Latent Diffusion Inversion Requires Understanding the Latent Space
Mingxing Rao , Bowen Qu , Daniel Moyer
Published on arXiv
2511.20592
Membership Inference Attack
OWASP ML Top 10 — ML04
Model Inversion Attack
OWASP ML Top 10 — ML03
Key Finding
Removing low-memorization latent dimensions when computing MIA attack statistics yields average AUROC gains of 2.7% and TPR@1%FPR gains of 6.42% on LDMs across six datasets.
The recovery of training data from generative models (``model inversion'') has been extensively studied for diffusion models in the data domain.
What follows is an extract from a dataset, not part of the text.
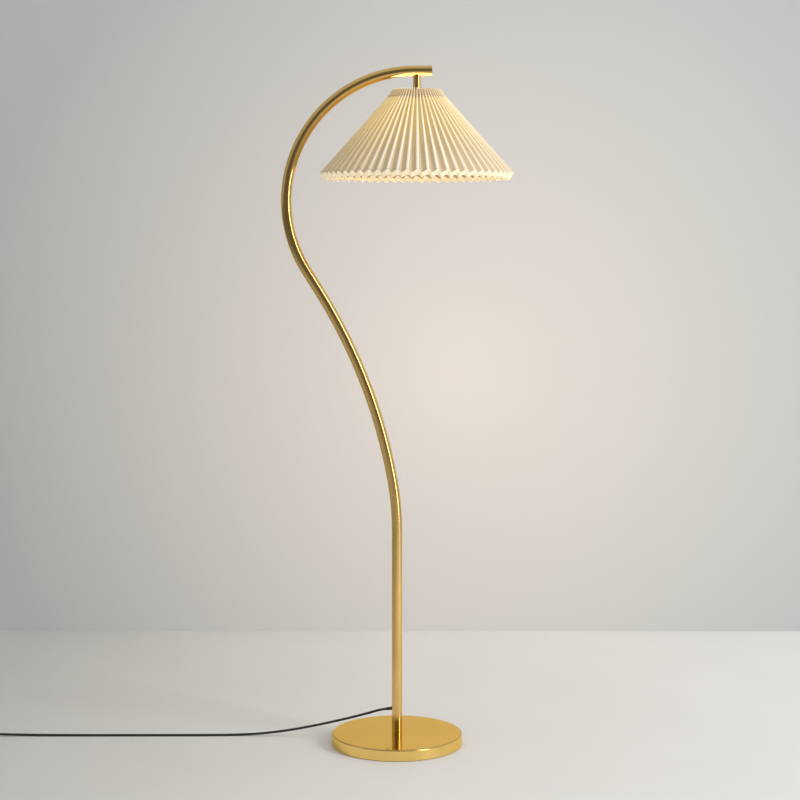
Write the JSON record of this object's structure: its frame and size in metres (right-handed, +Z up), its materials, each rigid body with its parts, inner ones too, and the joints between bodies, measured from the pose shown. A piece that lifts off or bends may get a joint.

The encoder/decoder pair and corresponding latent codes have largely been ignored by inversion techniques applied to latent space generative models, e.g., Latent Diffusion models (LDMs). In this work we describe two key findings: (1) The diffusion model exhibits non-uniform memorization across latent codes, tending to overfit samples located in high-distortion regions of the decoder pullback metric. (2) Even within a single latent code, different dimensions contribute unequally to memorization. We introduce a principled method to rank latent dimensions by their per-dimensional contribution to the decoder pullback metric, identifying those most responsible for memorization. Empirically, removing less-memorizing dimensions when computing attack statistics for score-based membership inference attacker significantly improves performance, with average AUROC gains of 2.7\% and substantial increases in TPR@1\%FPR (6.42\%) across diverse datasets including CIFAR-10, CelebA, ImageNet-1K, Pokémon, MS-COCO, and Flickr. This indicates stronger confidence in identifying members under extremely low false-positive tolerance. Our results highlight the overlooked influence of the auto-encoder geometry on LDM memorization and provide a new perspective for analyzing privacy risks in diffusion-based generative models.
Key Contributions
- Discovers that LDMs exhibit non-uniform memorization across latent codes, concentrated in high-distortion regions of the decoder pullback metric
- Introduces a principled per-dimensional ranking of latent codes by their contribution to the decoder pullback metric to identify memorization-responsible dimensions
- Demonstrates that filtering low-memorization dimensions when computing MIA statistics improves AUROC by 2.7% and TPR@1%FPR by 6.42% across six diverse datasets
🛡️ Threat Analysis
The paper explicitly frames its goal as 'recovery of training data from generative models (model inversion)' and analyzes training data memorization patterns in LDMs, directly addressing training data leakage from generative models.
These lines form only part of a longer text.